**MATERIAL PROVIDED:**
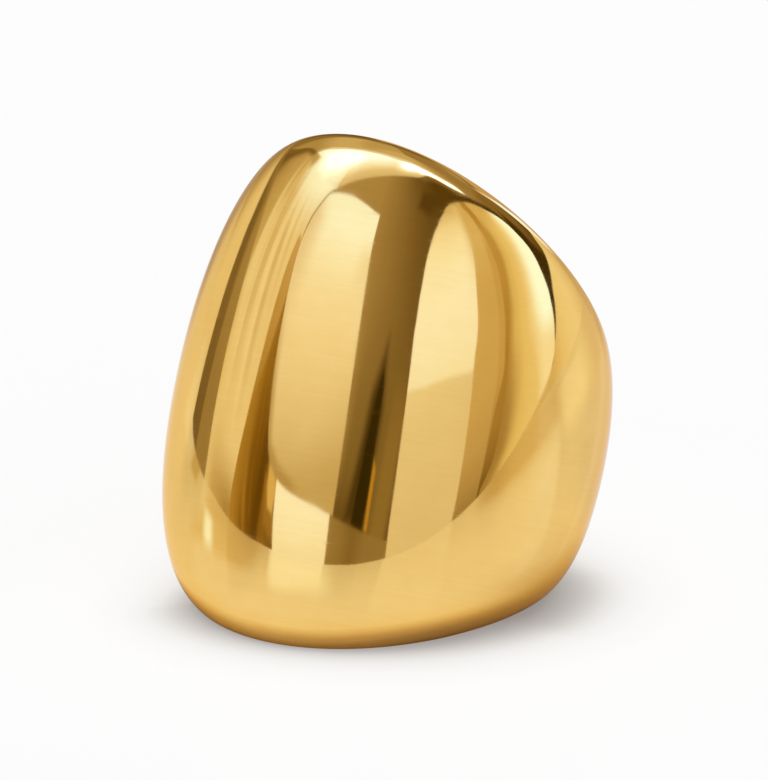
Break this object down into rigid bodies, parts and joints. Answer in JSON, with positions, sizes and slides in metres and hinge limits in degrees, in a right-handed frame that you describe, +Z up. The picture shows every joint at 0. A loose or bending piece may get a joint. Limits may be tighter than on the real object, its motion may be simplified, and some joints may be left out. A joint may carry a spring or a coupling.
{
  "type": "dome ring",
  "caption": "One-piece finger ring with a tall polished dome at the front that tapers to a narrow band at the back, lying on its side.",
  "frame": {"origin": "centre of the bottom of the ring's bounding box, on the surface that the ring rests on", "axes": "+Z up; the dome faces -Y and the narrow back of the band +Y; +X to the right as seen by someone who faces the dome; the finger axis leans back from +Z towards +Y by 20.8 degrees, as the ring rests"},
  "size_m": [0.0256, 0.0258, 0.0272],
  "materials": {
    "gold": "mirror-polished warm yellow gold plating with faint polishing hairlines"
  },
  "bodies": {
    "root": {"ring": "gold"}
  },
  "joints": []
}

**WORK TO BE COMPLETED:**
Copy out the full material exactly as it appears.

**SOLUTION TO THIS EXERCISE:**
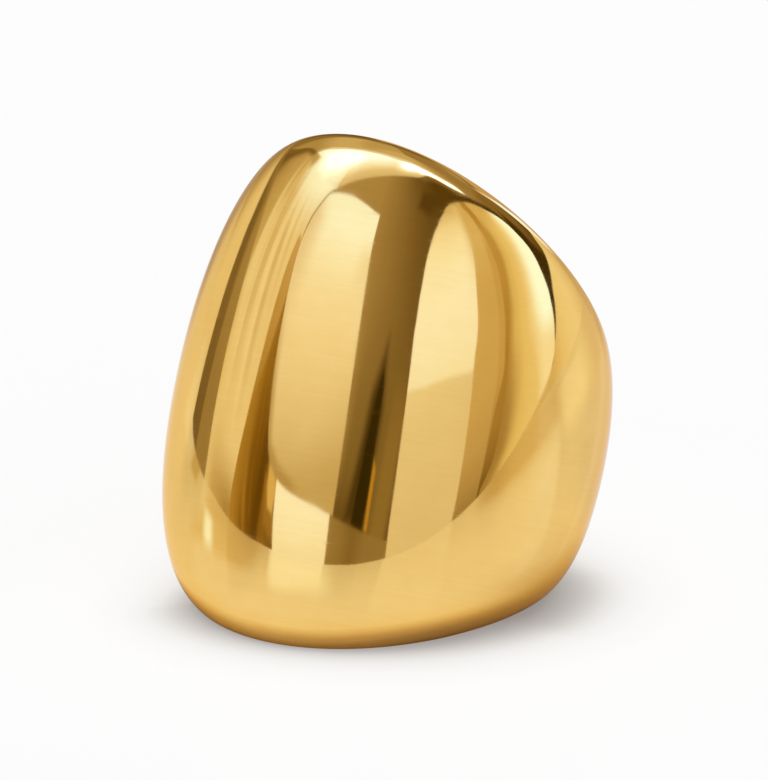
Break this object down into rigid bodies, parts and joints. Answer in JSON, with positions, sizes and slides in metres and hinge limits in degrees, in a right-handed frame that you describe, +Z up. The picture shows every joint at 0. A loose or bending piece may get a joint. Limits may be tighter than on the real object, its motion may be simplified, and some joints may be left out. A joint may carry a spring or a coupling.
{
  "type": "dome ring",
  "caption": "One-piece finger ring with a tall polished dome at the front that tapers to a narrow band at the back, lying on its side.",
  "frame": {"origin": "centre of the bottom of the ring's bounding box, on the surface that the ring rests on", "axes": "+Z up; the dome faces -Y and the narrow back of the band +Y; +X to the right as seen by someone who faces the dome; the finger axis leans back from +Z towards +Y by 20.8 degrees, as the ring rests"},
  "size_m": [0.0256, 0.0258, 0.0272],
  "materials": {
    "gold": "mirror-polished warm yellow gold plating with faint polishing hairlines"
  },
  "bodies": {
    "root": {"ring": "gold"}
  },
  "joints": []
}